A reshaped financial services market is allowing the supermarkets to widen the number of products on offer. John Hancock reports

The supermarkets, with their keen prices and convenient opening times, clearly envisage financial services as an ideal way to leverage their client relationships and convenient, lifestyle-friendly opening times to create more occasions when customers will visit their stores.

However, there are notes of caution to be sounded. In particular, the Financial Services Authority emphasises that giving advice about any financial service is a regulated activity and so, while the authority has no problem with straightforward products being sold off the shelf, it would hold the product provider responsible for compliance with regulations.

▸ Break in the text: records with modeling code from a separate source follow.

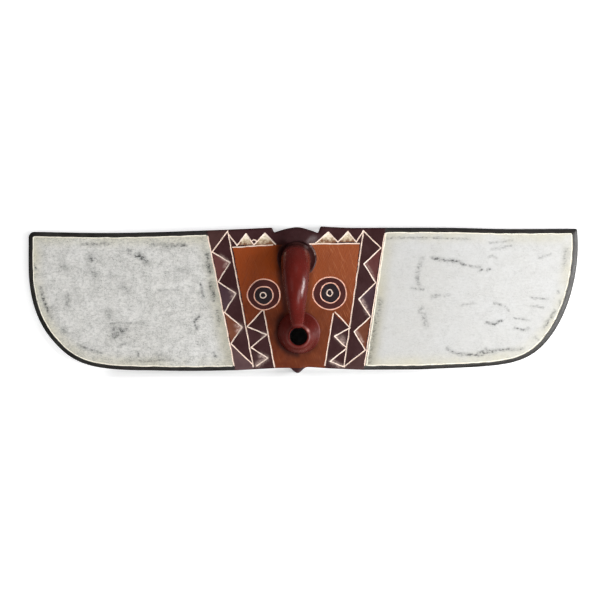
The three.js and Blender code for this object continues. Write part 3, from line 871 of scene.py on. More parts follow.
def turned_tree():
    """Turns a profile into a closed round form. Each of the profile's corners lies at its radius
    and height, and carries its ring's middle in X and Y and the ring's height over its width."""
    tree, given, result = new_tree(
        "turned_form",
        "GeometryNodeTree",
        [
            ("Profile", "Geometry", None),
            ("Rings", "Int", 80),
            ("Sides", "Int", 96),
            ("Waver", "Float", 0.0003),
            ("Waver Size", "Float", 0.012),
            ("Seed", "Float", 5.0),
            ("Paint", "Material", None),
        ],
        [("Form", "Geometry")],
    )
    columns = maths(tree, "ADD", given["Sides"], 1.0)
    size = {"Size X": 1.0, "Size Y": 1.0, "Vertices X": columns, "Vertices Y": given["Rings"]}
    grid = add(tree, "GeometryNodeMeshGrid", size).outputs["Mesh"]
    place = first_of(tree, "GeometryNodeInputPosition")
    share = parts_of(tree, vectors(tree, "ADD", place, (0.5, 0.5, 0.0)))
    turn = maths(tree, "MULTIPLY", share["X"], math.tau)
    sampled = add(
        tree,
        "GeometryNodeSampleCurve",
        {
            "Curves": first_of(tree, "GeometryNodeMeshToCurve", {"Mesh": given["Profile"]}),
            "Value": carried(tree, "ring", "FLOAT_VECTOR"),
            "Factor": share["Y"],
        },
        data_type="FLOAT_VECTOR",
        mode="FACTOR",
        use_all_curves=True,
    )
    outline = parts_of(tree, sampled.outputs["Position"])
    middle = parts_of(tree, sampled.outputs["Value"])
    cosine, sine = maths(tree, "COSINE", turn), maths(tree, "SINE", turn)
    narrowed = maths(tree, "MULTIPLY", outline["X"], middle["Z"])
    x = maths(tree, "MULTIPLY_ADD", cosine, outline["X"], middle["X"])
    y = maths(tree, "MULTIPLY_ADD", sine, narrowed, middle["Y"])
    spot = first_of(tree, "ShaderNodeCombineXYZ", {"X": x, "Y": y, "Z": outline["Z"]})
    turned = first_of(tree, "GeometryNodeSetPosition", {"Geometry": grid, "Position": spot})
    seam = {"Geometry": turned, "Distance": 0.00001}
    closed = first_of(tree, "GeometryNodeMergeByDistance", seam)
    uneven = noise(tree, place, given["Waver Size"], given["Seed"])
    centred = vectors(tree, "SUBTRACT", uneven["Color"], (0.5, 0.5, 0.5))
    wavered = moved(tree, closed, scaled(tree, centred, given["Waver"]))
    return finished(tree, wavered, given["Paint"], result["Form"])


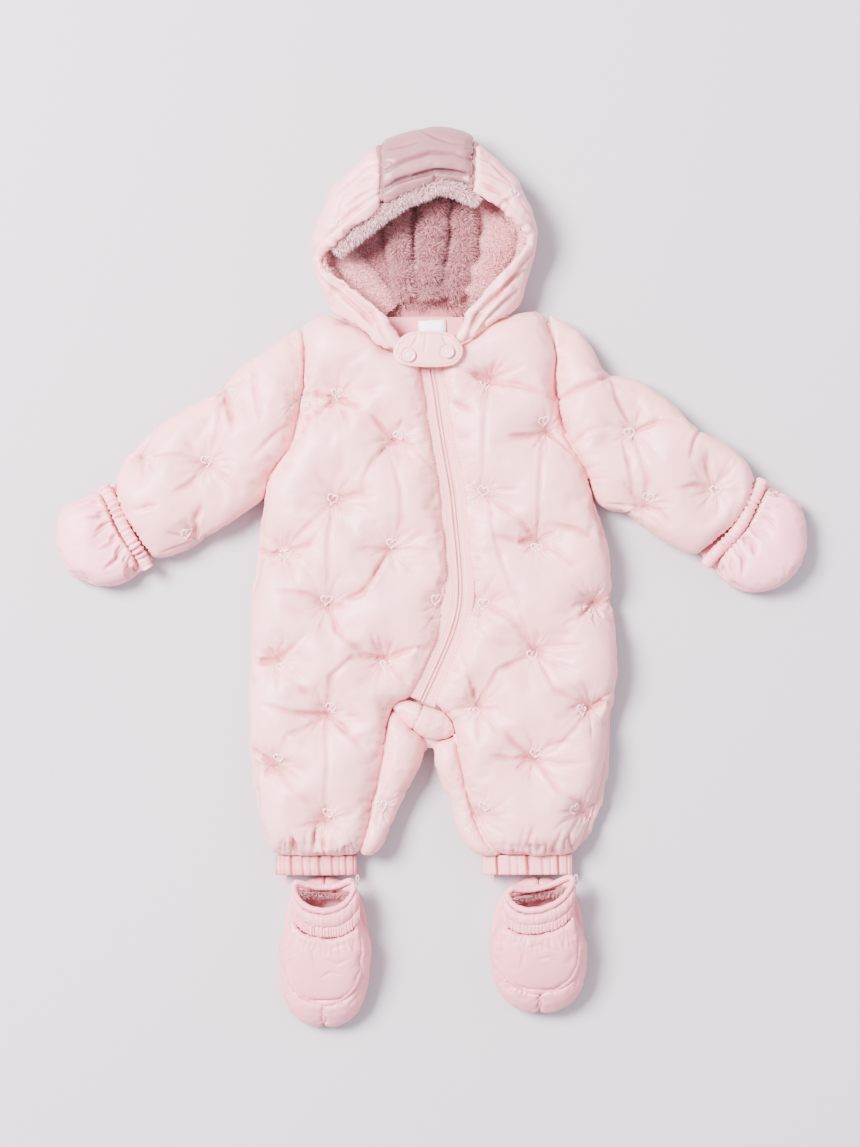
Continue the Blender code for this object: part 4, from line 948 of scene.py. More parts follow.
def stitchLine(bm, tree, line, step=3.4, long=2.4, thick=0.55, proud=0.1):
    # a row of stitches along a line, laid on the surface below it
    rows = resampled(smoothLine(line), step * mm)
    for a, b in zip(rows, rows[1:]):
        middle = (a + b) / 2
        spot, normal, _, away = tree.find_nearest(middle)
        if spot is None or away > 12 * mm:
            continue
        bead(bm, spot + normal * proud * mm, b - a, normal, (long * mm, thick * mm, thick * mm))


heart = {"width": 10.5, "height": 10.0, "stitch": 2.5, "thread": 1.15, "thick": 1.1, "lift": 0.3, "count": 38}


def heartPoint(turn):
    # outline of a heart, 1 high, from its top notch round
    x = 16 * math.sin(turn) ** 3
    y = 13 * math.cos(turn) - 5 * math.cos(2 * turn) - 2 * math.cos(3 * turn) - math.cos(4 * turn)
    return x / 34, (y + 2.5) / 30


def sewHeart(bm, tree, place, up, lean):
    spot, normal, _, _ = tree.find_nearest(place)
    if spot is None:
        return
    normal = (normal + up * 0.6).normalized()
    across = Vector((0, 1, 0)).cross(normal).normalized()
    rise = normal.cross(across).normalized()
    turned = Matrix.Rotation(lean, 3, normal)
    across = turned @ across
    rise = turned @ rise
    for k in range(heart["count"]):
        turn = k / heart["count"] * math.tau
        x, y = heartPoint(turn)
        point = spot + across * x * heart["width"] * mm + rise * y * heart["height"] * mm
        hit, out, _, _ = tree.find_nearest(point)
        # satin stitches lie across the outline
        size = (heart["stitch"] * mm, heart["thread"] * mm, heart["thick"] * mm)
        bead(bm, hit + out * heart["lift"] * mm, spot - point, out, size)


bm = bmesh.new()
bodyTree = surfaceOf("frontPanel.left", "frontPanel.right", "innerLeg.left")
armTree = surfaceOf("sleevePanel.left", "sleevePanel.right")
headTree = surfaceOf("hoodSide.left", "hoodSide.right", "hoodCrown")
rng = random.Random(8)
skyward = Vector((0, 0, 1))
for x, y in tufts:
    tree = armTree if abs(x) > 160 else bodyTree
    sewHeart(bm, tree, at(x, y, 42), skyward, rng.uniform(-0.25, 0.25))
for x, y, z in hoodTufts:
    sewHeart(bm, headTree, at(x, y, z), skyward, rng.uniform(-0.3, 0.3))
addPiece("embroideredHearts", bm, "hearts")
print("hearts: sewn", len(tufts) + len(hoodTufts))

# topstitching beside the zip
bm = bmesh.new()
for line in (beside(zipPoints, -12.5), beside(zipPoints, 12.5)):
    stitchLine(bm, bodyTree, [at(x, y, 36) for x, y in line], 3.2, 2.4, 0.8, 0.2)
addPiece("zipTopstitch", bm, "stitches")


# the zip: two tapes, two rows of teeth and a slider
zipper = {"tapeHeight": 33.6, "tapeIn": 0.5, "tapeOut": 13.5, "tapeThick": 0.8, "pitch": 1.25,
          "tooth": (2.7, 1.15, 1.5), "toothAway": 0.95, "toothSunk": 0.5}
zipLine = smoothLine([at(x, y, zipper["tapeHeight"]) for x, y in zipPoints], 8)


def ribbon(name, line, near, far, look, thick, stands, rise, across):
    # a band of cloth along a line, from one distance beside it to another; thick in millimetres
    bm = bmesh.new()
    count = len(line) - 1
    bmesh.ops.create_grid(bm, x_segments=across, y_segments=count, size=0.5)
    for vert in bm.verts:
        u = vert.co.x + 0.5
        i = round((vert.co.y + 0.5) * count)
        way = (line[min(i + 1, count)] - line[max(i - 1, 0)]).normalized()
        out = Vector((-way.y, way.x, 0))
        lift = Vector((0, 0, rise(u, i / count) * mm))
        vert.co = line[i] + out * (near + (far - near) * u) * mm + lift
    bmesh.ops.recalc_face_normals(bm, faces=bm.faces[:])
    if sum(face.normal.z for face in bm.faces) < 0:
        bmesh.ops.reverse_faces(bm, faces=bm.faces[:])
    obj = addPiece(name, bm, look, stands)
    applied(obj, "SOLIDIFY", thickness=thick * mm, offset=-1.0)
    obj.data.shade_smooth()
    return obj


def tapeRise(u, share):
    # the coil bulges under the tape beside the middle, and two woven lines sink beside it
    out = u * (zipper["tapeOut"] - zipper["tapeIn"])
    coil = 1.3 * math.exp(-(((out - 1.2) / 0.8) ** 2))
    lines = 1.1 * math.exp(-(((out - 2.7) / 0.5) ** 2)) + 0.7 * math.exp(-(((out - 4.6) / 0.5) ** 2))
    return coil - lines + 0.2 * math.sin(share * 60)


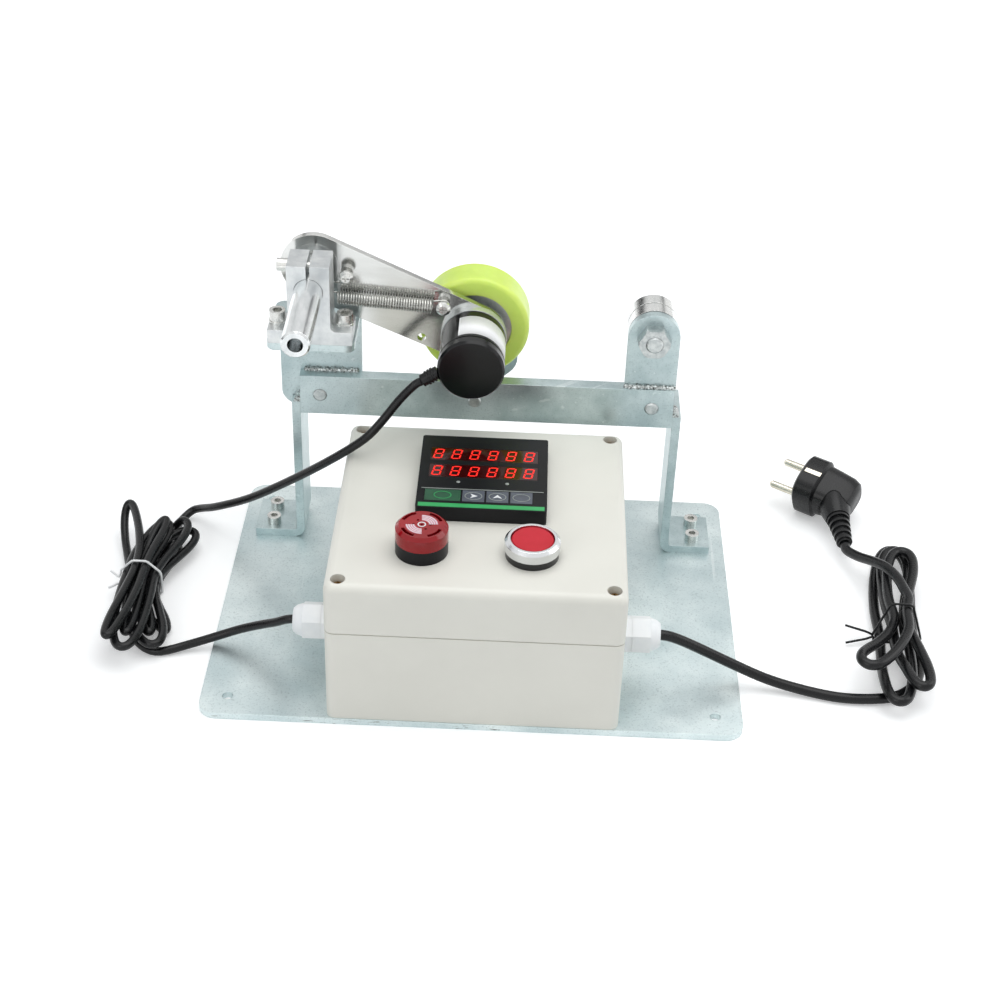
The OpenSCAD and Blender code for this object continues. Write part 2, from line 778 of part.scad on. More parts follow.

In turn, the providers would need to ensure neither the retailer nor their staff offered advice with the product.

When the Chancellor, Gordon Brown, launched stakeholder pensions, he foresaw people picking up pension schemes and savings accounts along with their weekly shop. Initially, the plan was received with some scepticism in the financial services community.
But the mood changed when the decision was made to depolarise the dual system of independent financial advisers and tied agents - the latter restricted to selling products from one company - and establish new multi-tied agents that would be able to supply products from several providers.
It wasn’t long before the supermarkets, buoyed further by the simplification of some of the products allowing several to be sold without advice or underwriting, saw the potential to add new products to the loans and bank accounts already on offer.
And now, for the big players, it appears that the sky is the limit. Tesco has launched branded mortgages this week to accompany the range of financial and related products already available in its stores, including life and general insurance policies. However, they are not, as yet, available to simply pass through the checkout scanner.
Tesco has also launched a range of legal products available through its website in conjunction with legal publishing firm Lawpack.
They are designed to provide simple solutions for wills, tenancy agreements and similar documents at very low prices - showing that almost any service can be packaged for retail.
Meanwhile, Sainsbury has launched Saveback, which is similar to cashback, but offers shoppers paying by debit card the opportunity to transfer money to a savings account as part of their transaction in the same way that
they can draw cash. Sainsbury’s confidence in Saveback is based on research revealing that 12 million people would be interested in a savings facility that could be accessed when doing the family shop.
And the Co-operative Group with Co-operative Financial Services has just launched Co-op Money in 66 convenience and Market Town stores offering a range of financial products, from loans and credit cards to motor and home insurance.
David Newman, director of marketing management at CFS, says: “The supermarket sector is becoming an important distribution channel for consumers who are purchasing financial products.”
But the sudden flurry of activity is not restricted to the major multiples. In theory, any financial or related product that can be simplified for an advice-free sale and packaged for the retail shelf could be sold through any shop. That might include term life insurance plans, stakeholder pensions, pet insurance, funeral insurance, travel insurance, will packs and other legal services… indeed, anything where the documentation is standard.
Insurance firms such as Norwich Union already market a number of products this way, usually as own brand white label products and often with premiums that are collected at the retail outlet - examples are travel insurance bought with a holiday or motor insurance bought with a car.
Other specialist law firms such as Goldsmith Williams have a range of packaged services - conveyancing, personal injury claims and will-writing packs. Edward Goldsmith, senior partner, says: “It would certainly be practical to offer a range of white label products to retail chains or marketing groups or even to offer Goldsmith Williams-branded products to smaller stores.”
Where financial products cannot be offered in-store because they need to be varied according to the applicants’ individual circumstances, leaflets could be made available.
So, if creating a product range is feasible, what about paying for the product? Straightforward packages such as travel insurance, will-writing packs and conveyancing require only one-off payments and it would be feasible to box the associated materials in the same way as days out, such as motor racing or ballooning, are boxed, read by the barcode reader and carried away by the purchaser.
However, many financial products require a continuing payment programme. The Co-op, for instance, already makes provision for its customers to pay into their Co-op mini cash ISAs at in-store checkouts.
Jonathan Hewitt, business development director at Sainsbury’s Bank, says that the initial focus with Saveback will be on getting the new idea to work for the stores and for the customers, making savings a more accessible transaction.
And he agrees that such a system could, in the future, also be used to transfer money into other types of accounts.
While this is all well and good for customers with a bank account, 17% of the UK adult population do not have access to banking facilities and they would need an alternative. The solution could well be found in the convenience sector, which is already equipped with payment-processing terminals that might enable these people to access financial products that require regular payments.
The latest centre from PayPoint is described by spokesman Don Hunter as, “a terminal through which one can make a wide range of payments”. They include phone top-up, congestion charges, travel ticketing and even making regular payments towards a holiday. It also includes saving into the host store’s Christmas Club - a simple saving scheme.
While any scheme would need to be examined individually, PayPoint sees no reason why equipment and networks such as its own could not handle a range of financial product transactions.